By Shashwat Chauhan and Purvi Agarwal

Dec 4 (Reuters) - Wall Street's main indexes climbed on Wednesday, with the S&P 500 and the Nasdaq touching record highs driven by gains in technology stocks, while investors awaited comments from U.S. Federal Reserve Chair Jerome Powell later in the day.

Crucial jobs data is due on Friday and investors are shoring up bets on a third consecutive interest-rate cut at the central bank's Dec. 17-18 meeting.

Salesforce (CRM) provided the biggest boost to the blue-chip Dow on the day, jumping 8.8% to an all-time high after the enterprise cloud company beat Street estimates for third-quarter revenue and raised the lower end of its annual revenue forecast.

Other cloud companies also jumped, with ServiceNow (NOW) and Datadog (DDOG) adding 5.6% each.

Information Technology stocks hit a record high, buoyed by gains in megacaps such as Microsoft (MSFT) and Nvidia (NVDA).

Marvell Technology (MRVL) advanced 21.6% to a record high after the chipmaker forecast fourth-quarter revenue above analyst estimates, while the broader Semiconductor index rose 1.6%.

"Numbers from technology (Salesforce (CRM) and Marvell (MRVL)) once again were pretty amazing and it just seems that we can continue to grow and hit these earnings. These numbers continue to give the tech rally legs," said JJ Kinahan, CEO at IG Group North America.

U.S.

private payrolls

showed a modest increase in November, while annual wages for workers staying in their jobs edged higher for the first time in 25 months.

Separately, a survey from the Institute for Supply Management showed U.S. services sector activity slowed in November after logging big gains in recent months, while the final reading of the S&P services survey was revised lower to 56.1.

At 11:31 a.m. ET, the Dow Jones Industrial Average rose 235.16 points, or 0.53%, to 44,940.69, the S&P 500 gained 22.58 points, or 0.37%, to 6,072.46, and the Nasdaq Composite added 171.83 points, or 0.88%, to 19,652.74.

The CBOE Market Volatility Index, Wall Street's fear gauge, briefly dipped below 13 points for the first time since July.

The Fed's Beige Book, the central bank's U.S. economic activity survey report, is scheduled for release at 2:00 p.m. ET.
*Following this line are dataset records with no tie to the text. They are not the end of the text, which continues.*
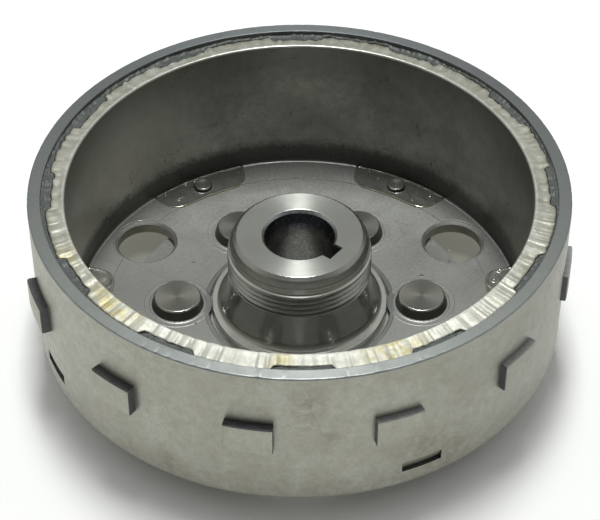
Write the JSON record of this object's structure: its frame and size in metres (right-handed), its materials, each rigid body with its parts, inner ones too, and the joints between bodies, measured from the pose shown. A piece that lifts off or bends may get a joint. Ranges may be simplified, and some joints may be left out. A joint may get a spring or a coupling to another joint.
{
  "type": "alternator flywheel",
  "caption": "Cup-shaped alternator flywheel with a riveted taper hub, arc magnets under a thin sleeve, and timing pads round the outside.",
  "frame": {"origin": "on the crankshaft axis, in the plane of the hub flange's back face, which is the lowest face", "axes": "+Z along the crankshaft axis, out of the cup's open side towards the hub's nose; +X through one of the six locating studs, 38 degrees from the keyway"},
  "size_m": [0.1318, 0.1318, 0.0482],
  "materials": {
    "cup_steel": "satin",
    "hub_steel": "turned",
    "rivet_steel": "satin",
    "sleeve_steel": "satin",
    "clear_resin": "gloss",
    "potting": "satin",
    "magnet_ferrite": "matte",
    "spacer_plastic": "matte"
  },
  "bodies": {
    "root": {"yoke_cup": "cup_steel", "hub": "hub_steel", "hub_rivets": "rivet_steel", "magnet_sleeve": "sleeve_steel", "window_resin": "clear_resin", "locating_studs": "rivet_steel", "magnet_spacer_ring": "spacer_plastic", "potting_resin": "potting", "magnet_01": "magnet_ferrite", "magnet_02": "magnet_ferrite", "magnet_03": "magnet_ferrite", "magnet_04": "magnet_ferrite", "magnet_05": "magnet_ferrite", "magnet_06": "magnet_ferrite", "magnet_07": "magnet_ferrite", "magnet_08": "magnet_ferrite", "magnet_09": "magnet_ferrite", "magnet_10": "magnet_ferrite", "magnet_11": "magnet_ferrite", "magnet_12": "magnet_ferrite"}
  },
  "joints": []
}
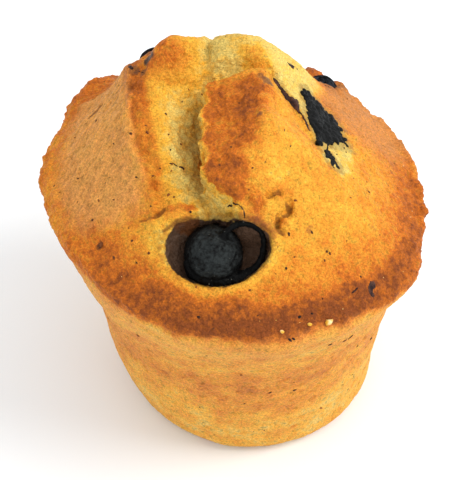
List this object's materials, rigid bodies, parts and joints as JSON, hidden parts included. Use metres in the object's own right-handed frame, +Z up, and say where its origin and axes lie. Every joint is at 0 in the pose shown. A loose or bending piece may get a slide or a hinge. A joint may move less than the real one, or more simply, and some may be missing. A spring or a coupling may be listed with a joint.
{
  "type": "blueberry friand",
  "caption": "Small round baked cake with a tapered wall, a browned overhanging lip, a split domed top and whole blueberries showing in its crust.",
  "frame": {"origin": "middle of the flat foot that the cake rests on", "axes": "+Z up through the dome, -Y towards the hollow in the front of the crust that holds a burst berry, +X to the right as seen from there"},
  "size_m": [0.074, 0.0731, 0.0755],
  "materials": {
    "crust": "baked golden crust, matt",
    "berry_skin": "wrinkled dark berry skin, soft sheen"
  },
  "bodies": {
    "root": {"cake": "crust", "berry_front": "berry_skin", "berry_right": "berry_skin", "berry_back": "berry_skin", "berry_left": "berry_skin"}
  },
  "joints": []
}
St. Louis Fed President Alberto Musalem spoke on the day, joining other Fed officials this week in signaling support for further rate cuts, but none pushed strongly for or against another reduction.

U.S. stocks had a solid November after President-elect Donald Trump's victory in the Nov. 5 election and his Republican Party sweeping both houses of Congress.
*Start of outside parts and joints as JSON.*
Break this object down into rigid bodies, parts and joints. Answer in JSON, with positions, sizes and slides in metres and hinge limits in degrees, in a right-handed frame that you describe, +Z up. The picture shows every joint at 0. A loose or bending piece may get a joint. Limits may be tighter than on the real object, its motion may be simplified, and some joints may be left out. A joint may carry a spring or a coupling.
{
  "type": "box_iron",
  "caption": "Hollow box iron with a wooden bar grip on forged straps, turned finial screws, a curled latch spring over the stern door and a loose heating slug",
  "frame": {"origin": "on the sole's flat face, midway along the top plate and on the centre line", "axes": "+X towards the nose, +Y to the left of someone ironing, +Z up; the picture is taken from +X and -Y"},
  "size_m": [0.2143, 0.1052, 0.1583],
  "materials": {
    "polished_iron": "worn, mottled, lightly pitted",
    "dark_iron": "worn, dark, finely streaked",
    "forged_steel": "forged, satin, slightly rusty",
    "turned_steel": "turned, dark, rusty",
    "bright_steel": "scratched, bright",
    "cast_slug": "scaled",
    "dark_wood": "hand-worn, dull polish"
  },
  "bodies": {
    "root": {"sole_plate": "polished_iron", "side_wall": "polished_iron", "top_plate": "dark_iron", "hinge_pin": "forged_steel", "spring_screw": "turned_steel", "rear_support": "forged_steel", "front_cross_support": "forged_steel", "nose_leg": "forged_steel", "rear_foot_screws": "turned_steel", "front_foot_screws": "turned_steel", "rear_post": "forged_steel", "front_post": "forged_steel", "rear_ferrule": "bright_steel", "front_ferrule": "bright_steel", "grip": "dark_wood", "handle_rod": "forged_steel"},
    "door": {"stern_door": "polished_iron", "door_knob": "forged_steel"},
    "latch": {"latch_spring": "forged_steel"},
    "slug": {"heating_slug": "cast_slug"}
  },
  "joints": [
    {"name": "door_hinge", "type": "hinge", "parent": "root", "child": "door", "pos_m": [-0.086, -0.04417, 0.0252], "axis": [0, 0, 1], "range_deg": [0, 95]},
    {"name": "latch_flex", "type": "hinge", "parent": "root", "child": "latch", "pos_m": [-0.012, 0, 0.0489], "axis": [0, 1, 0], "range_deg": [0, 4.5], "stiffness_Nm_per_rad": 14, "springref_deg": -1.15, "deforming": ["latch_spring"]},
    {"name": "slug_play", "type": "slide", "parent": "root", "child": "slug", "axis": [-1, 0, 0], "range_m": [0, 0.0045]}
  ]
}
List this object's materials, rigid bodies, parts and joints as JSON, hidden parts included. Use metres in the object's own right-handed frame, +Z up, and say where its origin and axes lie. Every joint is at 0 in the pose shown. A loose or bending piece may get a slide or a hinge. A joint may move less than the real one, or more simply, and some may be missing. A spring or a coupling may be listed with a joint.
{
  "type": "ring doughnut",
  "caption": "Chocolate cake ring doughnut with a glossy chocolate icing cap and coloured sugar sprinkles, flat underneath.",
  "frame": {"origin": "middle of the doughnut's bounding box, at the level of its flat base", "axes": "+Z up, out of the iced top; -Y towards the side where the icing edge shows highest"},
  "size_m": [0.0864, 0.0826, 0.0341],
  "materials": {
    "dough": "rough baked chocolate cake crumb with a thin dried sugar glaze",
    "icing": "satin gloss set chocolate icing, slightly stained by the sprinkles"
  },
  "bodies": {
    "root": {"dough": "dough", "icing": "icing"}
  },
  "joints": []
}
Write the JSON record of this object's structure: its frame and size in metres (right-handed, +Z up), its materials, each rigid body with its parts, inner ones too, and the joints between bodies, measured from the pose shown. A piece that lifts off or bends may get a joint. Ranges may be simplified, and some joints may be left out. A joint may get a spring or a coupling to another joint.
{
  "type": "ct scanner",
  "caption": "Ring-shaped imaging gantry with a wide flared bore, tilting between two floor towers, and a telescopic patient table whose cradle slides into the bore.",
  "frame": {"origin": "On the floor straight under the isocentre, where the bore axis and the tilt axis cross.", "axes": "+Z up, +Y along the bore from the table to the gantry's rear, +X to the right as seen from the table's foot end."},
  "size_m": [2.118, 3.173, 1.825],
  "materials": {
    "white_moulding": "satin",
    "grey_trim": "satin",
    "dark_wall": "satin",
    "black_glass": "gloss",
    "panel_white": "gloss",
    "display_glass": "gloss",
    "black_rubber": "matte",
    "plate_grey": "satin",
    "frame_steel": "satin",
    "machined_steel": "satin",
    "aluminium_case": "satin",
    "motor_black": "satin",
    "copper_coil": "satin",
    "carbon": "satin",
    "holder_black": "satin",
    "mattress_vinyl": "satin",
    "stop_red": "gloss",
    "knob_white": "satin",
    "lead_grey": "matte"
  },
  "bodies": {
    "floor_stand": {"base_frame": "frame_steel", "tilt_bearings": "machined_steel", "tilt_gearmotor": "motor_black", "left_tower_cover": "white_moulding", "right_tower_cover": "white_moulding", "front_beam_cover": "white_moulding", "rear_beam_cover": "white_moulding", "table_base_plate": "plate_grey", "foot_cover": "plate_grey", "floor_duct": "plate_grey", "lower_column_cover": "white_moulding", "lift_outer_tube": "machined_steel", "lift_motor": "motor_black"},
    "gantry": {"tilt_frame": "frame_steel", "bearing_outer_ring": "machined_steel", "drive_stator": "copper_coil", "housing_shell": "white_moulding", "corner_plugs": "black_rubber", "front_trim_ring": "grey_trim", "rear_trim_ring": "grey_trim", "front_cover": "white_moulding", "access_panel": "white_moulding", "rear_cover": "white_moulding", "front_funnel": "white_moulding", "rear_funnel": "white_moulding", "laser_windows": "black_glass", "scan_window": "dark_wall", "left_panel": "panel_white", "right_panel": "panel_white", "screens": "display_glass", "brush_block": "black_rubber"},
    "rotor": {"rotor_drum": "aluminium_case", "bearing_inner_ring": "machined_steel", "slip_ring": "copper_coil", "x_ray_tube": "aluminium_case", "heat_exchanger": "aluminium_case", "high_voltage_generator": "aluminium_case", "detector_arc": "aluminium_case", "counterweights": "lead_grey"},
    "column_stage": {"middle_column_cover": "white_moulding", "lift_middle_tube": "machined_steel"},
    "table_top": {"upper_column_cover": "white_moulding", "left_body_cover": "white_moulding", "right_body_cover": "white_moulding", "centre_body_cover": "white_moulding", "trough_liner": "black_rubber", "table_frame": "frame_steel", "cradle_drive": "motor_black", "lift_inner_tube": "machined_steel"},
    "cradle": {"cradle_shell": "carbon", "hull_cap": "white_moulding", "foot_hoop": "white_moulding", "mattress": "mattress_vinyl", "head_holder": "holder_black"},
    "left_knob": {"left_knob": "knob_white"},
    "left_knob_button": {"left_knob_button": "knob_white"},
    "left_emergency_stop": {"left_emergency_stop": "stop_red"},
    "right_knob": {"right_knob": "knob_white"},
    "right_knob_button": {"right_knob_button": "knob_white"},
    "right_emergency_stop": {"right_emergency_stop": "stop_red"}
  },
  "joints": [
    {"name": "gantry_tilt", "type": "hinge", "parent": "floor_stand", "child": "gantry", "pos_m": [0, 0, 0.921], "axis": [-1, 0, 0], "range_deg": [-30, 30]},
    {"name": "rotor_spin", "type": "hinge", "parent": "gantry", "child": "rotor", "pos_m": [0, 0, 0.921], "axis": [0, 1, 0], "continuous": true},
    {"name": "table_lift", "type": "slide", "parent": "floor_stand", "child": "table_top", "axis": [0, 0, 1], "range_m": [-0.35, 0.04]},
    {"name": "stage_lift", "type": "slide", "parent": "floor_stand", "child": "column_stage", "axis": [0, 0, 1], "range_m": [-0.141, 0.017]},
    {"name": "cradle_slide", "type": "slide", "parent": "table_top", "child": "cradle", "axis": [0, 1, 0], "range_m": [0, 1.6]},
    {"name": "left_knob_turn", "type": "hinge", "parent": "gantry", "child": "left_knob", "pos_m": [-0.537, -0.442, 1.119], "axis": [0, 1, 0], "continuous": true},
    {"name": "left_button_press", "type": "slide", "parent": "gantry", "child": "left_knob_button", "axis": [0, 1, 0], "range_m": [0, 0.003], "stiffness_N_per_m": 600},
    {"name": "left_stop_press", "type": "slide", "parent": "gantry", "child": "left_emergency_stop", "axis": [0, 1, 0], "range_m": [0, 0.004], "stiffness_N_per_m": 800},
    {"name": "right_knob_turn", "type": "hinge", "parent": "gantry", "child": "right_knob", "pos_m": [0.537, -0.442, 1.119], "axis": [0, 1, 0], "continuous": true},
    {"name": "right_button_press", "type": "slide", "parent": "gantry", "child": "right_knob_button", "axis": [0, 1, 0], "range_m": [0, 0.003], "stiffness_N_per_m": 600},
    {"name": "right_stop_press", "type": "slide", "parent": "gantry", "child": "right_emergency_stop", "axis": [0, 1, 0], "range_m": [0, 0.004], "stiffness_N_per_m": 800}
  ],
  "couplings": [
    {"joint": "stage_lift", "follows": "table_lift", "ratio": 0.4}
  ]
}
Drugmaker Eli Lilly was up nearly 3% after its weight-loss drug Zepbound topped rival Wegovy in a head-to-head study.

Advancing issues outnumbered decliners by a 1.2-to-1 ratio on the NYSE, and by a 1.36-to-1 ratio on the Nasdaq.

The S&P 500 posted 23 new 52-week highs and five new lows, while the Nasdaq Composite recorded 115 new highs and 74 new lows. (Reporting by Shashwat Chauhan and Purvi Agarwal in Bengaluru; Editing by Pooja Desai)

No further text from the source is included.